### Stated task
Write the data out again in full, with no departure from the original.

### Recorded data

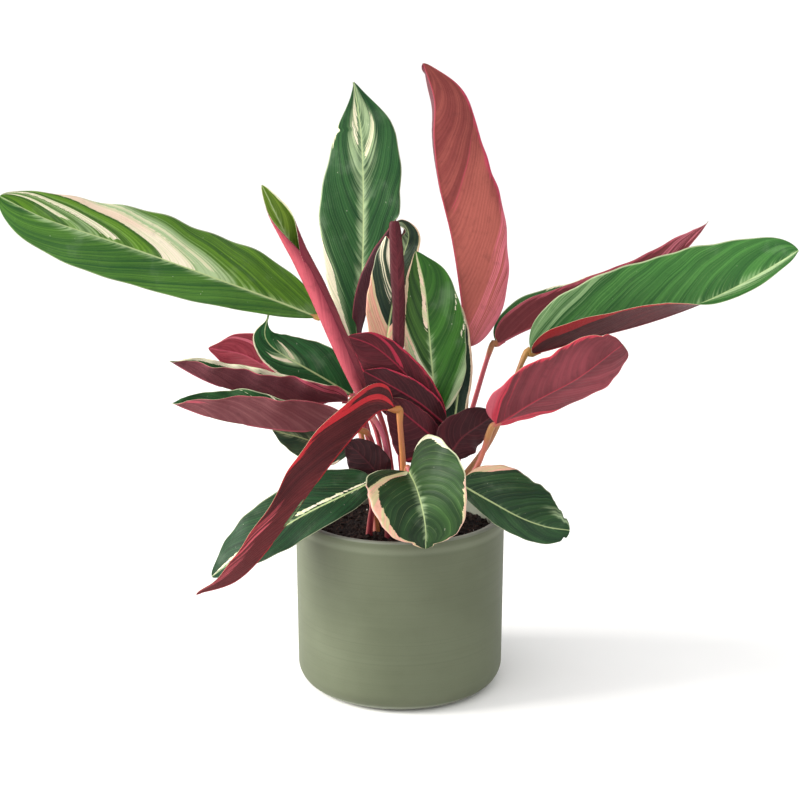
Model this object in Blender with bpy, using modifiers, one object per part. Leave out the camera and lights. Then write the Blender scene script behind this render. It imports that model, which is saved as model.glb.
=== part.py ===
"""Stromanthe triostar in its pot: one turned pot, the potting soil in it, and twenty-five leaves.
Each leaf is a thin blade with its own stalk, and each stalk stands in a socket in the soil.
The pot's underside is centred on the origin, +Z is up, and -Y faces the viewer."""

import bpy
import numpy as np

for old in list(bpy.data.objects):
    bpy.data.objects.remove(old, do_unlink=True)

MM = 0.001

POT_RADIUS = 75.0
POT_HEIGHT = 127.0
POT_WAIST_RADIUS = 74.2
POT_FOOT_ROUND = 15.0
POT_WALL = 5.5
POT_FLOOR = 7.0
POT_LIP_BEVEL = 4.0
SOIL_TOP = 112.0
SOIL_DOME = 2.0
SOCKET_DEPTH = 12.0
SOCKET_PLAY = 0.7
GAP = 0.3
BLADE_GAP = 0.6
NECK = 5.0
TURN_STEPS = 48

BLADE_THICKNESS = 0.8
BLADE_ROWS = 10
BLADE_CELLS = 3
SMALL_ROWS = 8
SMALL_CELLS = 2
SMALL_LENGTH = 90.0
LEAST_HALF_WIDTH = 1.5
FOLD_WIDTH = 8.0
STALK_SIDES = 2
STALK_RINGS = 8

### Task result
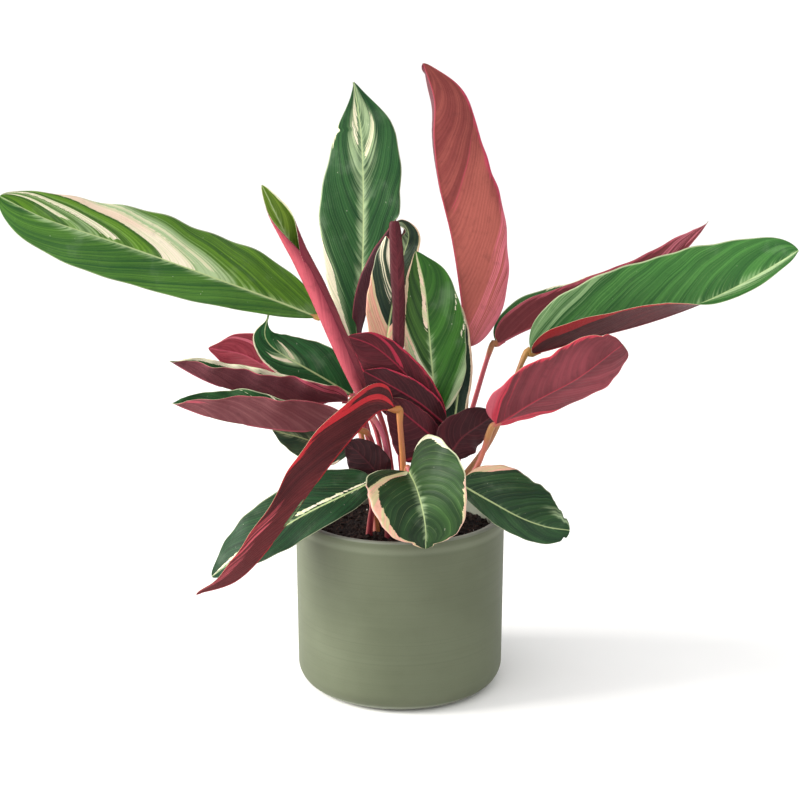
Model this object in Blender with bpy, using modifiers, one object per part. Leave out the camera and lights. Then write the Blender scene script behind this render. It imports that model, which is saved as model.glb.
=== part.py ===
"""Stromanthe triostar in its pot: one turned pot, the potting soil in it, and twenty-five leaves.
Each leaf is a thin blade with its own stalk, and each stalk stands in a socket in the soil.
The pot's underside is centred on the origin, +Z is up, and -Y faces the viewer."""

import bpy
import numpy as np

for old in list(bpy.data.objects):
    bpy.data.objects.remove(old, do_unlink=True)

MM = 0.001

POT_RADIUS = 75.0
POT_HEIGHT = 127.0
POT_WAIST_RADIUS = 74.2
POT_FOOT_ROUND = 15.0
POT_WALL = 5.5
POT_FLOOR = 7.0
POT_LIP_BEVEL = 4.0
SOIL_TOP = 112.0
SOIL_DOME = 2.0
SOCKET_DEPTH = 12.0
SOCKET_PLAY = 0.7
GAP = 0.3
BLADE_GAP = 0.6
NECK = 5.0
TURN_STEPS = 48

BLADE_THICKNESS = 0.8
BLADE_ROWS = 10
BLADE_CELLS = 3
SMALL_ROWS = 8
SMALL_CELLS = 2
SMALL_LENGTH = 90.0
LEAST_HALF_WIDTH = 1.5
FOLD_WIDTH = 8.0
STALK_SIDES = 2
STALK_RINGS = 8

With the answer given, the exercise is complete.